Apply a Hamiltonian Monte Carlo (HMC) update that proposes new values for the selected addresses, returning the new trace (which is equal to the previous trace if the move was not accepted) and a Bool indicating whether the move was accepted or not.

Hamilton's equations are numerically integrated using leapfrog integration with step size eps for L steps.
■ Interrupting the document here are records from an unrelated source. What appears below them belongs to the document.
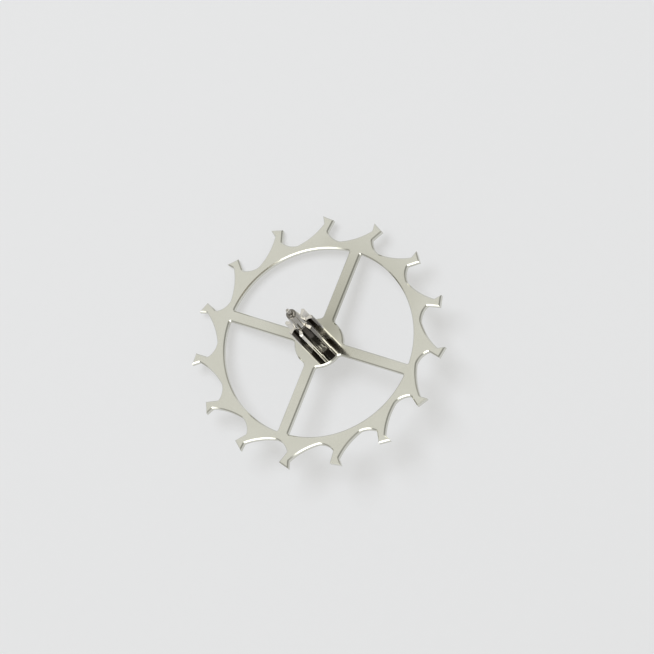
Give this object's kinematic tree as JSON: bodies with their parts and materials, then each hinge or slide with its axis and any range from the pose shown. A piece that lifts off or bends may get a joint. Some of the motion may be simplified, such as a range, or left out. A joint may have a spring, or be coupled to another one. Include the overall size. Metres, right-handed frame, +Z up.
{
  "type": "escape wheel",
  "caption": "Club-toothed watch escape wheel with slim crossed spokes, riveted on a leaved steel pinion whose tapered arbor ends in fine pivots.",
  "frame": {"origin": "centre of the lower pivot's end, on the arbor's axis", "axes": "+Z up the arbor, from the lower pivot through the wheel to the pinion and the upper pivot; +X along a spoke that ends under a tooth; the wheel is driven clockwise seen from +Z"},
  "size_m": [0.0079, 0.008, 0.0043],
  "materials": {
    "wheel_steel": "flat polished hardened steel, with straight milled walls and lightly eased edges",
    "pinion_steel": "black polished hardened steel, turned and burnished, with polished leaves"
  },
  "bodies": {
    "root": {"escape_wheel": "wheel_steel", "escape_pinion": "pinion_steel"}
  },
  "joints": []
}
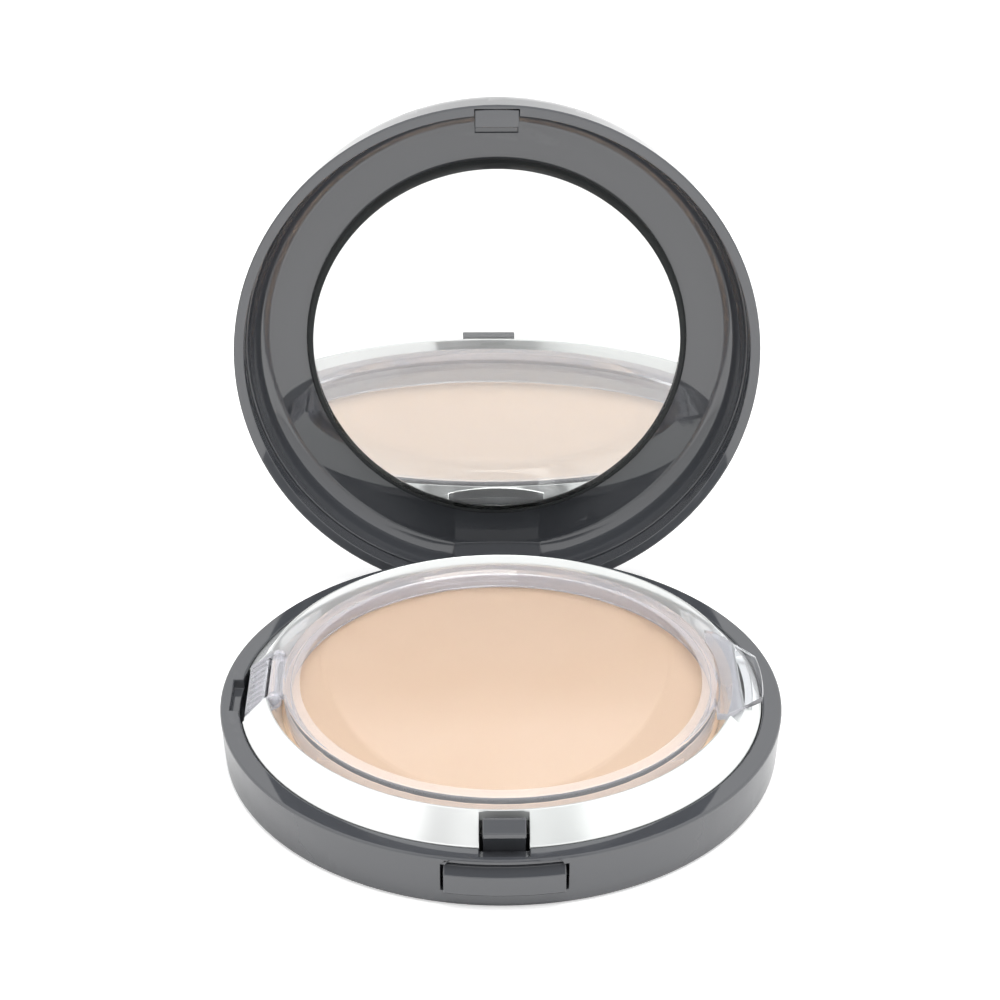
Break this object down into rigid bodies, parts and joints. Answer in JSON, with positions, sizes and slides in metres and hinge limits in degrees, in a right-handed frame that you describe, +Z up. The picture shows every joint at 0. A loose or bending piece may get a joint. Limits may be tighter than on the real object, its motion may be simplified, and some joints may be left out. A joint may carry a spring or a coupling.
{
  "type": "powder compact",
  "caption": "Round hinged powder compact, standing open: mirror in the lid, pressed powder in a lift-out bright ring under its own clear hinged lid, push-button latch.",
  "frame": {"origin": "centre of the round underside, on the surface that the compact stands on", "axes": "+Z up, +Y from the push button towards the main hinge, +X to the right of a person facing the button; the clear lid's hinge is at -X and its tab at +X"},
  "size_m": [0.075, 0.0895, 0.0752],
  "materials": {
    "case": "dark charcoal moulded plastic, high gloss",
    "inner_plastic": "black moulded plastic, satin",
    "bright_ring": "vacuum-metallised plastic, mirror bright",
    "clear_plastic": "clear moulded plastic, polished",
    "pan": "thin pressed aluminium",
    "powder": "pressed beige powder, matt, very fine grain",
    "mirror": "silvered glass",
    "steel": "drawn steel wire and strip",
    "pad": "white double-sided foam pad",
    "label": "blank grey film label, satin"
  },
  "bodies": {
    "base": {"base_shell": "case", "base_label": "label", "latch_housing": "inner_plastic", "latch_spring": "steel"},
    "lid": {"lid_shell": "case", "lid_frame": "case", "mirror": "mirror", "mirror_pad": "pad"},
    "refill": {"refill_tray": "inner_plastic", "refill_ring": "bright_ring", "powder_pan": "pan", "powder_cake": "powder", "clear_lid_bracket": "clear_plastic"},
    "clear_cover": {"clear_lid": "clear_plastic"},
    "button": {"latch_button": "case", "latch_hook": "case"},
    "pin": {"hinge_pin": "steel"}
  },
  "joints": [
    {"name": "lid_hinge", "type": "hinge", "parent": "base", "child": "lid", "pos_m": [0, 0.0343, 0.0037], "axis": [-1, 0, 0], "range_deg": [-93, 0]},
    {"name": "clear_lid_hinge", "type": "hinge", "parent": "refill", "child": "clear_cover", "pos_m": [-0.0299, 0, 0.01], "axis": [0, -1, 0], "range_deg": [0, 105]},
    {"name": "button_press", "type": "slide", "parent": "base", "child": "button", "axis": [0, 1, 0], "range_m": [0, 0.001], "stiffness_N_per_m": 3000, "springref_m": -0.0004, "deforming": ["latch_spring"]},
    {"name": "refill_lift", "type": "slide", "parent": "base", "child": "refill", "axis": [0, 0, 1], "range_m": [0, 0.008]},
    {"name": "hinge_pin_turn", "type": "hinge", "parent": "base", "child": "pin", "pos_m": [0, 0.0343, 0.0037], "axis": [1, 0, 0], "continuous": true}
  ]
}
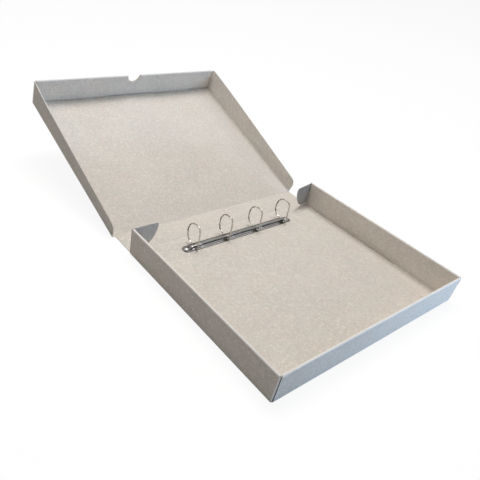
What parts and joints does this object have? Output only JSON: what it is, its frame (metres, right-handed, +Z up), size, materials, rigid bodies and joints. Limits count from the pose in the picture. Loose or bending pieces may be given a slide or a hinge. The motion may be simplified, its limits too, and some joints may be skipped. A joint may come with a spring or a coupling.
{
  "type": "box file",
  "caption": "Folded board box file, open: shallow tray with dust flaps, spine and lid hinged on creases, and a steel D-ring mechanism riveted to the tray floor.",
  "frame": {"origin": "middle of the tray's underside, on the surface that the box stands on", "axes": "+X along the spine to the right as seen from the front wall, +Y from the tray's front wall towards the spine and the lid, +Z up"},
  "size_m": [0.4946, 0.8181, 0.1769],
  "materials": {
    "board": "matt mottled archival board",
    "steel": "bright nickel-plated steel"
  },
  "bodies": {
    "tray": {"tray_shell": "board", "ring_housing": "steel", "left_rivet": "steel", "right_rivet": "steel", "left_rivet_washer": "steel", "right_rivet_washer": "steel"},
    "spine": {"spine_panel": "board"},
    "lid": {"lid_shell": "board"},
    "left_flap": {"left_corner_flap": "board"},
    "right_flap": {"right_corner_flap": "board"},
    "front_rings": {"front_blade": "steel", "front_half_ring_1": "steel", "front_half_ring_2": "steel", "front_half_ring_3": "steel", "front_half_ring_4": "steel"},
    "rear_rings": {"rear_blade": "steel", "rear_half_ring_1": "steel", "rear_half_ring_2": "steel", "rear_half_ring_3": "steel", "rear_half_ring_4": "steel"}
  },
  "joints": [
    {"name": "spine_fold", "type": "hinge", "parent": "tray", "child": "spine", "pos_m": [0, 0.19375, 0.00075], "axis": [1, 0, 0], "range_deg": [0, 90]},
    {"name": "lid_fold", "type": "hinge", "parent": "spine", "child": "lid", "pos_m": [0, 0.25225, 0.00075], "axis": [1, 0, 0], "range_deg": [-18.6, 71.4]},
    {"name": "left_flap_fold", "type": "hinge", "parent": "tray", "child": "left_flap", "pos_m": [-0.23925, 0.19195, 0.031], "axis": [0, 0, 1], "range_deg": [-18, 90]},
    {"name": "right_flap_fold", "type": "hinge", "parent": "tray", "child": "right_flap", "pos_m": [0.23925, 0.19195, 0.031], "axis": [0, 0, -1], "range_deg": [-8.5, 99.5]},
    {"name": "front_rings_open", "type": "hinge", "parent": "tray", "child": "front_rings", "pos_m": [0, 0.14842, 0.0029], "axis": [1, 0, 0], "range_deg": [0, 14]},
    {"name": "rear_rings_open", "type": "hinge", "parent": "tray", "child": "rear_rings", "pos_m": [0, 0.16468, 0.0029], "axis": [1, 0, 0], "range_deg": [-14, 0]}
  ],
  "couplings": [
    {"joint": "rear_rings_open", "follows": "front_rings_open", "ratio": -1}
  ]
}
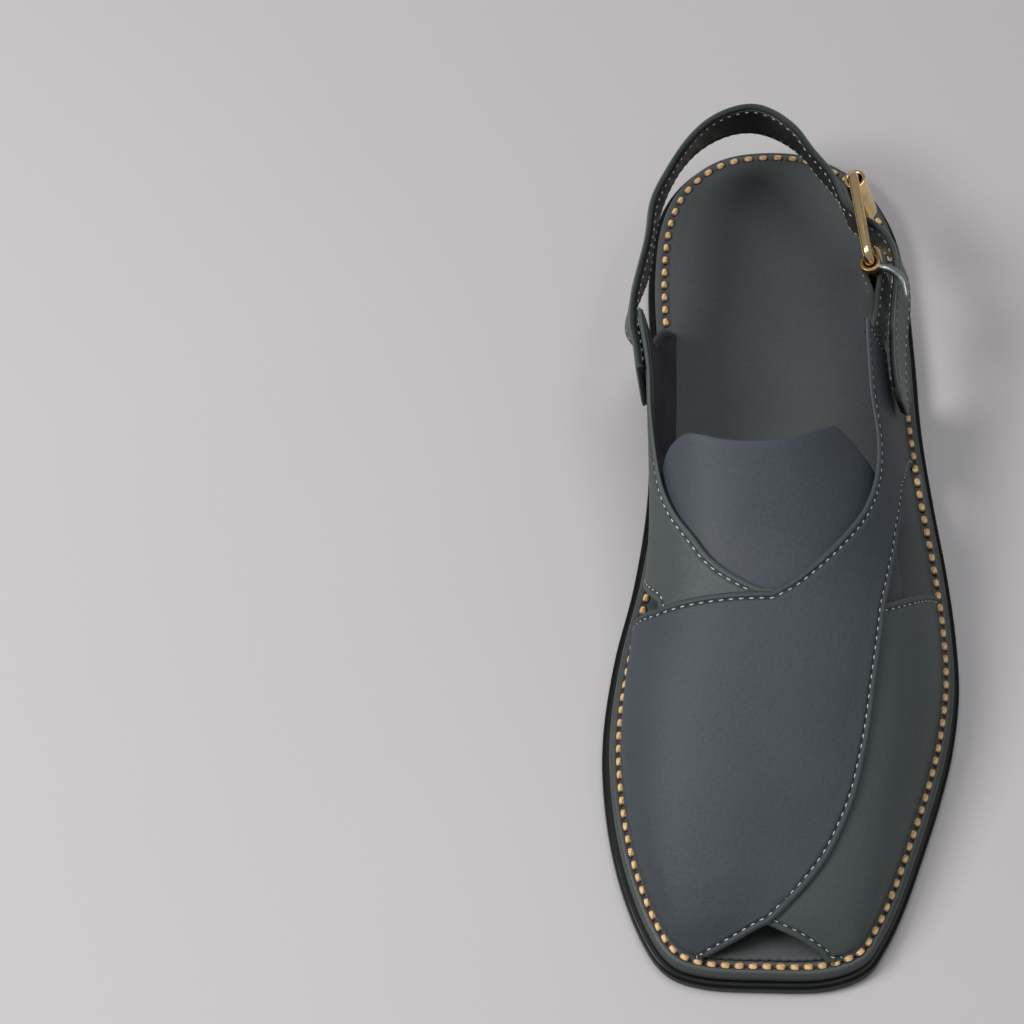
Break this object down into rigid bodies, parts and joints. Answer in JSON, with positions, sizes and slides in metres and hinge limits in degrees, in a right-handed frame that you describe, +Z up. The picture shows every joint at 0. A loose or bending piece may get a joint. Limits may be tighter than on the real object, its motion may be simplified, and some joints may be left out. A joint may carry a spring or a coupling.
{
  "type": "sandal",
  "caption": "Flat left sandal with crossed panels over the foot, a free tongue, arms at both sides and a buckled heel strap on a wide squared sole.",
  "frame": {"origin": "centre of the bounding box on the floor under the sole", "axes": "+Z up, toe toward -Y, heel toward +Y, lateral side toward +X"},
  "size_m": [0.1094, 0.2921, 0.0649],
  "materials": {
    "outsole_rubber": "smooth gloss black",
    "welt_leather": "smooth dark grey, wrapped edge",
    "footbed_leather": "matte dark grey",
    "panel_leather": "fine grain, satin grey",
    "tongue_leather": "smooth blue-grey",
    "strap_leather": "satin grey with black lining",
    "gold_metal": "polished gold",
    "steel_metal": "polished"
  },
  "bodies": {
    "shoe": {"outsole": "outsole_rubber", "welt_board": "welt_leather", "footbed": "footbed_leather", "upper": "panel_leather", "tongue": "tongue_leather", "heel_strap": "strap_leather", "buckle_loop": "panel_leather", "buckle_frame": "gold_metal"},
    "roller": {"buckle_roller": "gold_metal"},
    "prong": {"buckle_prong": "steel_metal"}
  },
  "joints": [
    {"name": "roller_spin", "type": "hinge", "parent": "shoe", "child": "roller", "pos_m": [0.02816, 0.10253, 0.04556], "axis": [-0.2873, 0, 0.9578], "continuous": true},
    {"name": "prong_swing", "type": "hinge", "parent": "shoe", "child": "prong", "pos_m": [0.03128, 0.071, 0.0465], "axis": [-0.2873, 0, 0.9578], "range_deg": [-60, 30]}
  ]
}
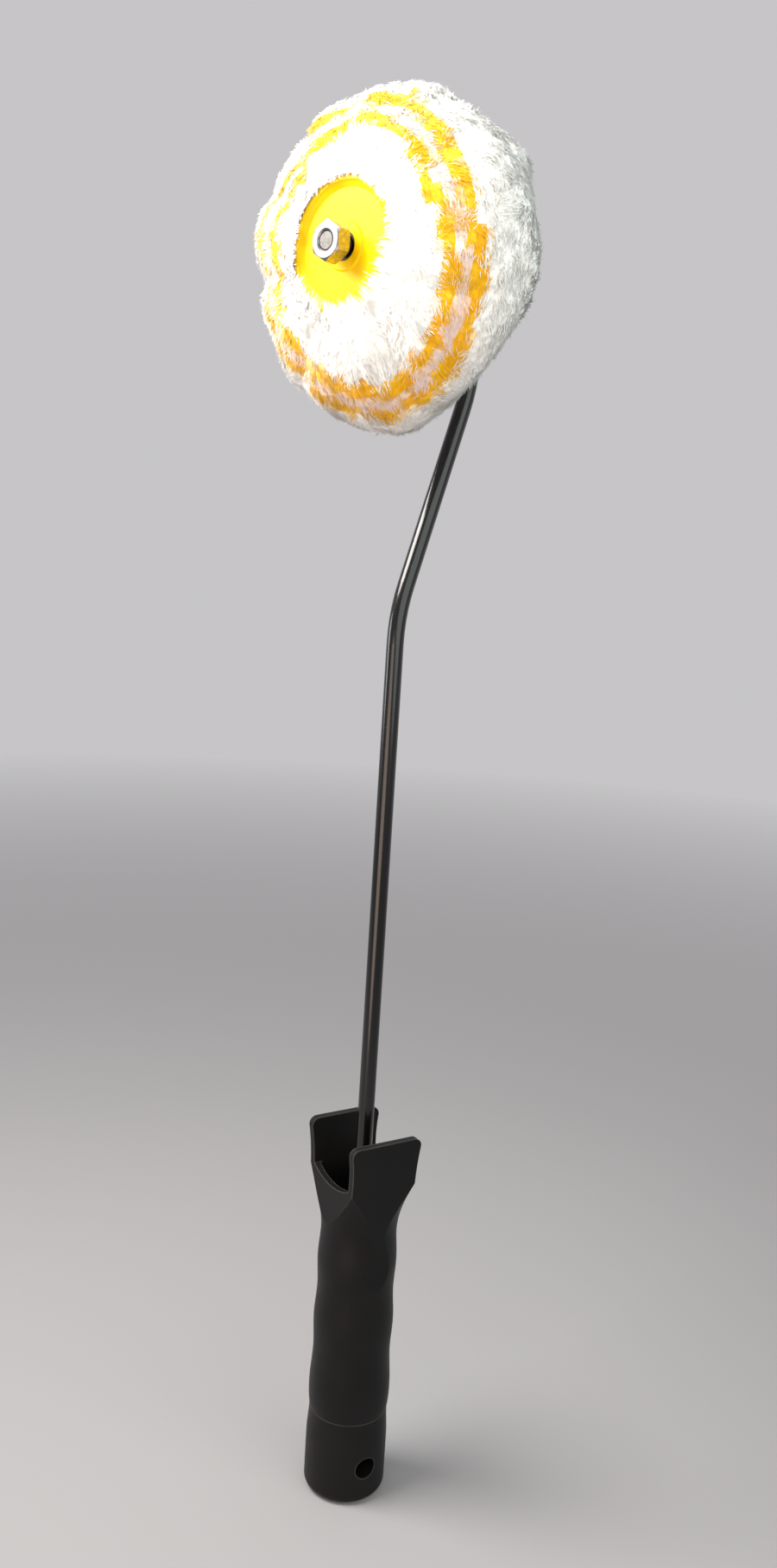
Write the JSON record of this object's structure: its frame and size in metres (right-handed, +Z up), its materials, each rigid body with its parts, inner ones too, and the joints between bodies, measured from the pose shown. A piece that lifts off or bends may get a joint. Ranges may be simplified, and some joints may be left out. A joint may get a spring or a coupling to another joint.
{
  "type": "paint roller",
  "caption": "Small paint roller: a fat plush cover on a yellow-capped core turns on a long bent black wire frame with a forked black grip and a hanging hole.",
  "frame": {"origin": "middle of the hanging hole, on the handle's axis", "axes": "+Z up the handle's axis, Y along the roller's axle with the nut at the -Y end, X completes a right-handed frame"},
  "size_m": [0.098, 0.0733, 0.4568],
  "materials": {
    "black_moulding": "matt moulded polypropylene",
    "plug_moulding": "plain moulded nylon",
    "black_paint": "gloss black enamel",
    "zinc_plate": "bright zinc plate",
    "yellow_moulding": "satin moulded polypropylene",
    "bush_moulding": "plain moulded acetal",
    "core_board": "resin board tube",
    "plush_pile": "long knitted pile with two yellow stripes near one end"
  },
  "bodies": {
    "frame": {"handle_grip": "black_moulding", "handle_end": "black_moulding", "shank_plug": "plug_moulding", "wire_frame": "black_paint", "rear_washer": "zinc_plate", "hex_nut": "zinc_plate"},
    "roller": {"front_end_cap": "yellow_moulding", "rear_end_cap": "yellow_moulding", "front_bush": "bush_moulding", "rear_bush": "bush_moulding", "core_tube": "core_board", "pile_cover": "plush_pile"}
  },
  "joints": [
    {"name": "roller_spin", "type": "hinge", "parent": "frame", "child": "roller", "pos_m": [0, -0.0115, 0.3946], "axis": [0, 1, 0], "continuous": true}
  ]
}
See equations (5.18)-(5.20) of Neal (2011).

References

Neal, Radford M. (2011), "MCMC Using Hamiltonian Dynamics", Handbook of Markov Chain Monte Carlo, pp. 113-162. URL: http://www.mcmchandbook.net/HandbookChapter5.pdf

new_trace = elliptical_slice(
    trace, addr, mu, cov;
    check=false, observations=EmptyChoiceMap())

Apply an elliptical slice sampling update to a given random choice with a multivariate normal prior.

Also takes the mean vector and covariance matrix of the prior.

Reference URL

@pkern function k(trace, args...; 
                  check=false, observations=EmptyChoiceMap())
    ...
    return trace
end

Declare a Julia function as a primitive stationary kernel.

The first argument of the function should be a trace, and the return value of the function should be a (trace, metadata) where metadata is user-provided (but could be useful information, like the result of an accept-reject decision.

There should be keyword arguments check and observations.

@kern function k(trace, args...)
    ...
end

Construct a composite MCMC kernel.

The resulting object is a Julia function that is annotated as a composite MCMC kernel, and can be called as a Julia function or applied within other composite kernels.

@rkern k1 : k2

Declare that two primitive stationary kernels are reversals of one another.

The two kernels must have the same argument type signatures.

k2 = reversal(k1)

Return the reversal kernel for a given kernel.

(new_trace, accepted) = involutive_mcmc(trace, proposal::GenerativeFunction, proposal_args::Tuple, involution; ..)

Alias for the involutive form of metropolis_hastings.